» **GIVEN EXERCISE**
Reproduce each line of the material precisely.

» **INFORMATION SHOWN**
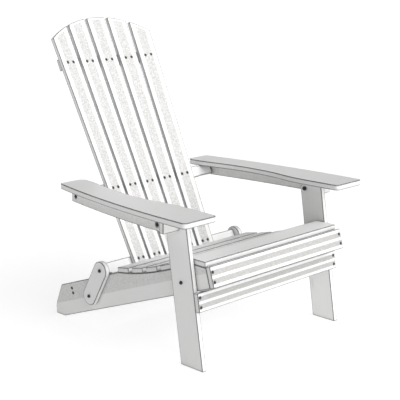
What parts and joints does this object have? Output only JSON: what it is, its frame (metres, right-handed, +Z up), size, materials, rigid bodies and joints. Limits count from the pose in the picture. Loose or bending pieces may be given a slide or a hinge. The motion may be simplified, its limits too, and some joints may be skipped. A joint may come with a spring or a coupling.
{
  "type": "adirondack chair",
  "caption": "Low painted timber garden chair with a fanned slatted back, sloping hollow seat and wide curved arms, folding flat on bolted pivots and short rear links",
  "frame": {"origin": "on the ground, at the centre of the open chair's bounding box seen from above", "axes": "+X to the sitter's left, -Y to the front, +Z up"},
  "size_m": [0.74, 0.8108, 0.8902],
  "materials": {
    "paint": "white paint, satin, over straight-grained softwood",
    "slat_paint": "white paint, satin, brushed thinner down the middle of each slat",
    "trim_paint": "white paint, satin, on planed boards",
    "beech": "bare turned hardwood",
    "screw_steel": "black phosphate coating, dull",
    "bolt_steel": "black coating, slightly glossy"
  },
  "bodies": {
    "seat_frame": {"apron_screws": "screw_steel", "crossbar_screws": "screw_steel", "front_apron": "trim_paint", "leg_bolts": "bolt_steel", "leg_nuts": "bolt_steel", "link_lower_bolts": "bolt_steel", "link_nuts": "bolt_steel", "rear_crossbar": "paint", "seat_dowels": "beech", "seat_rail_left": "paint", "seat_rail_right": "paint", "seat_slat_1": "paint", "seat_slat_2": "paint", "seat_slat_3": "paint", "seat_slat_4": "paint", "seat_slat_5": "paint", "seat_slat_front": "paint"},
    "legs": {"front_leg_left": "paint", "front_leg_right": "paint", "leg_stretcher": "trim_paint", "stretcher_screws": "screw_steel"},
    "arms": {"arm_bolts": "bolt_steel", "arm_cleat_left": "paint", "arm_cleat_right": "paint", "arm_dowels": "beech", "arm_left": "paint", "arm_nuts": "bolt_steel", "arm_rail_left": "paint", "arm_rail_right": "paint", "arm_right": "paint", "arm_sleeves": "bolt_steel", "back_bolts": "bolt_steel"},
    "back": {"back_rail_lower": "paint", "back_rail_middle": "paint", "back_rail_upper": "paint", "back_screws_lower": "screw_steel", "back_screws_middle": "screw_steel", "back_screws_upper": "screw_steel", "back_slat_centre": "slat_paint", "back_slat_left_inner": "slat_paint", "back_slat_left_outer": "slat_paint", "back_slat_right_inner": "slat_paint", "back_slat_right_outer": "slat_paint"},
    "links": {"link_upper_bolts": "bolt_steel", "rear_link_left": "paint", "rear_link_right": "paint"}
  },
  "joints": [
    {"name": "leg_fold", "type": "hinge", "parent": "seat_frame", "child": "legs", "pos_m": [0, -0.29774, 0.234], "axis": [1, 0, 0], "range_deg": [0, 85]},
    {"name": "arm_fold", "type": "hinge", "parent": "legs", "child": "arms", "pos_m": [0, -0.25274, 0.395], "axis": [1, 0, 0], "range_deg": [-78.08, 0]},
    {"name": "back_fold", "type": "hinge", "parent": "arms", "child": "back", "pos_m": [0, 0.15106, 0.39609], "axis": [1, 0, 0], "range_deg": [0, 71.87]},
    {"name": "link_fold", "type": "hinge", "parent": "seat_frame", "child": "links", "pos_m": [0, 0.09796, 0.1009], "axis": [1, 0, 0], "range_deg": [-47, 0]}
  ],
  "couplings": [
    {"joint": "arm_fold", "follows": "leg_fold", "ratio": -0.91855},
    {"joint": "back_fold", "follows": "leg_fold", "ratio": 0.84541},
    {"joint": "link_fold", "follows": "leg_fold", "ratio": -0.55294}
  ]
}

» **RESULT**
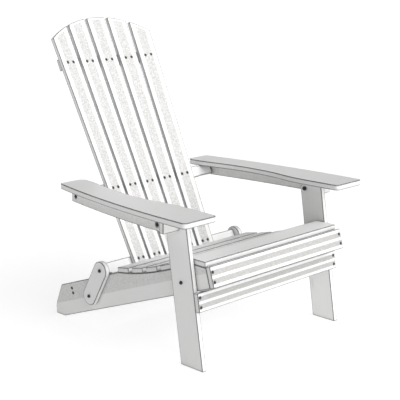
What parts and joints does this object have? Output only JSON: what it is, its frame (metres, right-handed, +Z up), size, materials, rigid bodies and joints. Limits count from the pose in the picture. Loose or bending pieces may be given a slide or a hinge. The motion may be simplified, its limits too, and some joints may be skipped. A joint may come with a spring or a coupling.
{
  "type": "adirondack chair",
  "caption": "Low painted timber garden chair with a fanned slatted back, sloping hollow seat and wide curved arms, folding flat on bolted pivots and short rear links",
  "frame": {"origin": "on the ground, at the centre of the open chair's bounding box seen from above", "axes": "+X to the sitter's left, -Y to the front, +Z up"},
  "size_m": [0.74, 0.8108, 0.8902],
  "materials": {
    "paint": "white paint, satin, over straight-grained softwood",
    "slat_paint": "white paint, satin, brushed thinner down the middle of each slat",
    "trim_paint": "white paint, satin, on planed boards",
    "beech": "bare turned hardwood",
    "screw_steel": "black phosphate coating, dull",
    "bolt_steel": "black coating, slightly glossy"
  },
  "bodies": {
    "seat_frame": {"apron_screws": "screw_steel", "crossbar_screws": "screw_steel", "front_apron": "trim_paint", "leg_bolts": "bolt_steel", "leg_nuts": "bolt_steel", "link_lower_bolts": "bolt_steel", "link_nuts": "bolt_steel", "rear_crossbar": "paint", "seat_dowels": "beech", "seat_rail_left": "paint", "seat_rail_right": "paint", "seat_slat_1": "paint", "seat_slat_2": "paint", "seat_slat_3": "paint", "seat_slat_4": "paint", "seat_slat_5": "paint", "seat_slat_front": "paint"},
    "legs": {"front_leg_left": "paint", "front_leg_right": "paint", "leg_stretcher": "trim_paint", "stretcher_screws": "screw_steel"},
    "arms": {"arm_bolts": "bolt_steel", "arm_cleat_left": "paint", "arm_cleat_right": "paint", "arm_dowels": "beech", "arm_left": "paint", "arm_nuts": "bolt_steel", "arm_rail_left": "paint", "arm_rail_right": "paint", "arm_right": "paint", "arm_sleeves": "bolt_steel", "back_bolts": "bolt_steel"},
    "back": {"back_rail_lower": "paint", "back_rail_middle": "paint", "back_rail_upper": "paint", "back_screws_lower": "screw_steel", "back_screws_middle": "screw_steel", "back_screws_upper": "screw_steel", "back_slat_centre": "slat_paint", "back_slat_left_inner": "slat_paint", "back_slat_left_outer": "slat_paint", "back_slat_right_inner": "slat_paint", "back_slat_right_outer": "slat_paint"},
    "links": {"link_upper_bolts": "bolt_steel", "rear_link_left": "paint", "rear_link_right": "paint"}
  },
  "joints": [
    {"name": "leg_fold", "type": "hinge", "parent": "seat_frame", "child": "legs", "pos_m": [0, -0.29774, 0.234], "axis": [1, 0, 0], "range_deg": [0, 85]},
    {"name": "arm_fold", "type": "hinge", "parent": "legs", "child": "arms", "pos_m": [0, -0.25274, 0.395], "axis": [1, 0, 0], "range_deg": [-78.08, 0]},
    {"name": "back_fold", "type": "hinge", "parent": "arms", "child": "back", "pos_m": [0, 0.15106, 0.39609], "axis": [1, 0, 0], "range_deg": [0, 71.87]},
    {"name": "link_fold", "type": "hinge", "parent": "seat_frame", "child": "links", "pos_m": [0, 0.09796, 0.1009], "axis": [1, 0, 0], "range_deg": [-47, 0]}
  ],
  "couplings": [
    {"joint": "arm_fold", "follows": "leg_fold", "ratio": -0.91855},
    {"joint": "back_fold", "follows": "leg_fold", "ratio": 0.84541},
    {"joint": "link_fold", "follows": "leg_fold", "ratio": -0.55294}
  ]
}